Prompt ▸
Give back the full material, exactly as it reads.

Given information ▸
================================

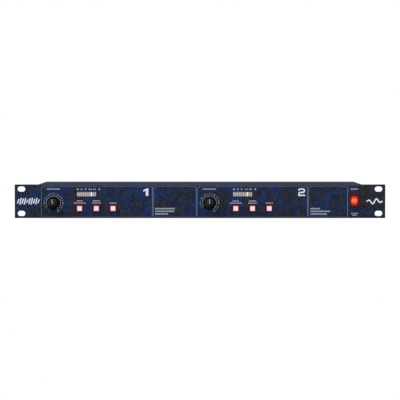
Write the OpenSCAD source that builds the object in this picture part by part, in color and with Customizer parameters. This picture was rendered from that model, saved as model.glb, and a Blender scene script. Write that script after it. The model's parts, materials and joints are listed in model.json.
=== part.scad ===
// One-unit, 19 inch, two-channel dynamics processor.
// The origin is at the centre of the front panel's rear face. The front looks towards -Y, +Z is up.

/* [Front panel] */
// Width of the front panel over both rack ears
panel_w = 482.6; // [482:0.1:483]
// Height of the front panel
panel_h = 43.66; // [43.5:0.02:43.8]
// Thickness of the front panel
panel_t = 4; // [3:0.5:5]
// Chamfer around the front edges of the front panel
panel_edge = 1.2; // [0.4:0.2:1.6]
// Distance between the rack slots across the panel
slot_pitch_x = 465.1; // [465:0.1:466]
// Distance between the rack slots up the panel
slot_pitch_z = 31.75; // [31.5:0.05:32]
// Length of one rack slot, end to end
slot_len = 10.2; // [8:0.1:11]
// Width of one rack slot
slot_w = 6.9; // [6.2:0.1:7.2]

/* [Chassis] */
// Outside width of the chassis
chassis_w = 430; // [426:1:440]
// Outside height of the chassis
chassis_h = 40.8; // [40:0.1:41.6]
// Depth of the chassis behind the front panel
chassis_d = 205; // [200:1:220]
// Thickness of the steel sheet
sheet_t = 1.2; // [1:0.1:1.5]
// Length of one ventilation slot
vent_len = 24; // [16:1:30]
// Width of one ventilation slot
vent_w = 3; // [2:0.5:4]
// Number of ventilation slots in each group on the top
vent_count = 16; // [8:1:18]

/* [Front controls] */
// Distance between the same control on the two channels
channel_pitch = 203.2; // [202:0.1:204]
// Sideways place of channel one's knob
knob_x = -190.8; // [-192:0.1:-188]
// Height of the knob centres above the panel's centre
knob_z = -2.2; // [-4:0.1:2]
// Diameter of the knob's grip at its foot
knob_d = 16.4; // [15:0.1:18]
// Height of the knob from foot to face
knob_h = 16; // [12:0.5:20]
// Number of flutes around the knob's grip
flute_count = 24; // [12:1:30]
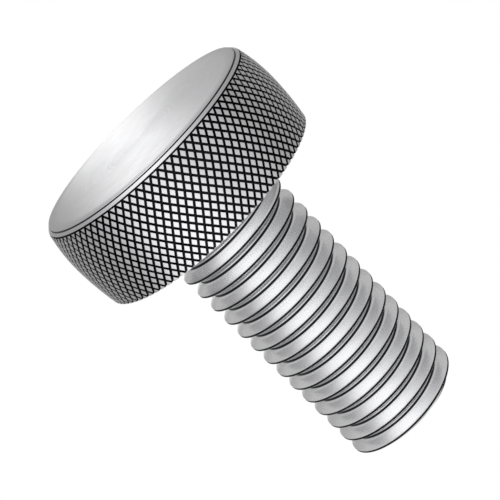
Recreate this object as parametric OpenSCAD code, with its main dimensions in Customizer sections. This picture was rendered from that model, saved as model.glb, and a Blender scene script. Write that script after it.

================================

Expected answer ▸
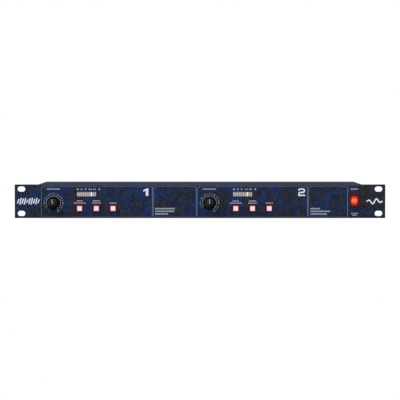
Write the OpenSCAD source that builds the object in this picture part by part, in color and with Customizer parameters. This picture was rendered from that model, saved as model.glb, and a Blender scene script. Write that script after it. The model's parts, materials and joints are listed in model.json.
=== part.scad ===
// One-unit, 19 inch, two-channel dynamics processor.
// The origin is at the centre of the front panel's rear face. The front looks towards -Y, +Z is up.

/* [Front panel] */
// Width of the front panel over both rack ears
panel_w = 482.6; // [482:0.1:483]
// Height of the front panel
panel_h = 43.66; // [43.5:0.02:43.8]
// Thickness of the front panel
panel_t = 4; // [3:0.5:5]
// Chamfer around the front edges of the front panel
panel_edge = 1.2; // [0.4:0.2:1.6]
// Distance between the rack slots across the panel
slot_pitch_x = 465.1; // [465:0.1:466]
// Distance between the rack slots up the panel
slot_pitch_z = 31.75; // [31.5:0.05:32]
// Length of one rack slot, end to end
slot_len = 10.2; // [8:0.1:11]
// Width of one rack slot
slot_w = 6.9; // [6.2:0.1:7.2]

/* [Chassis] */
// Outside width of the chassis
chassis_w = 430; // [426:1:440]
// Outside height of the chassis
chassis_h = 40.8; // [40:0.1:41.6]
// Depth of the chassis behind the front panel
chassis_d = 205; // [200:1:220]
// Thickness of the steel sheet
sheet_t = 1.2; // [1:0.1:1.5]
// Length of one ventilation slot
vent_len = 24; // [16:1:30]
// Width of one ventilation slot
vent_w = 3; // [2:0.5:4]
// Number of ventilation slots in each group on the top
vent_count = 16; // [8:1:18]

/* [Front controls] */
// Distance between the same control on the two channels
channel_pitch = 203.2; // [202:0.1:204]
// Sideways place of channel one's knob
knob_x = -190.8; // [-192:0.1:-188]
// Height of the knob centres above the panel's centre
knob_z = -2.2; // [-4:0.1:2]
// Diameter of the knob's grip at its foot
knob_d = 16.4; // [15:0.1:18]
// Height of the knob from foot to face
knob_h = 16; // [12:0.5:20]
// Number of flutes around the knob's grip
flute_count = 24; // [12:1:30]
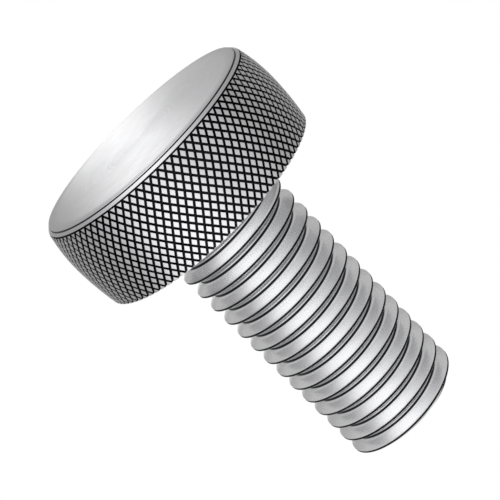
Recreate this object as parametric OpenSCAD code, with its main dimensions in Customizer sections. This picture was rendered from that model, saved as model.glb, and a Blender scene script. Write that script after it.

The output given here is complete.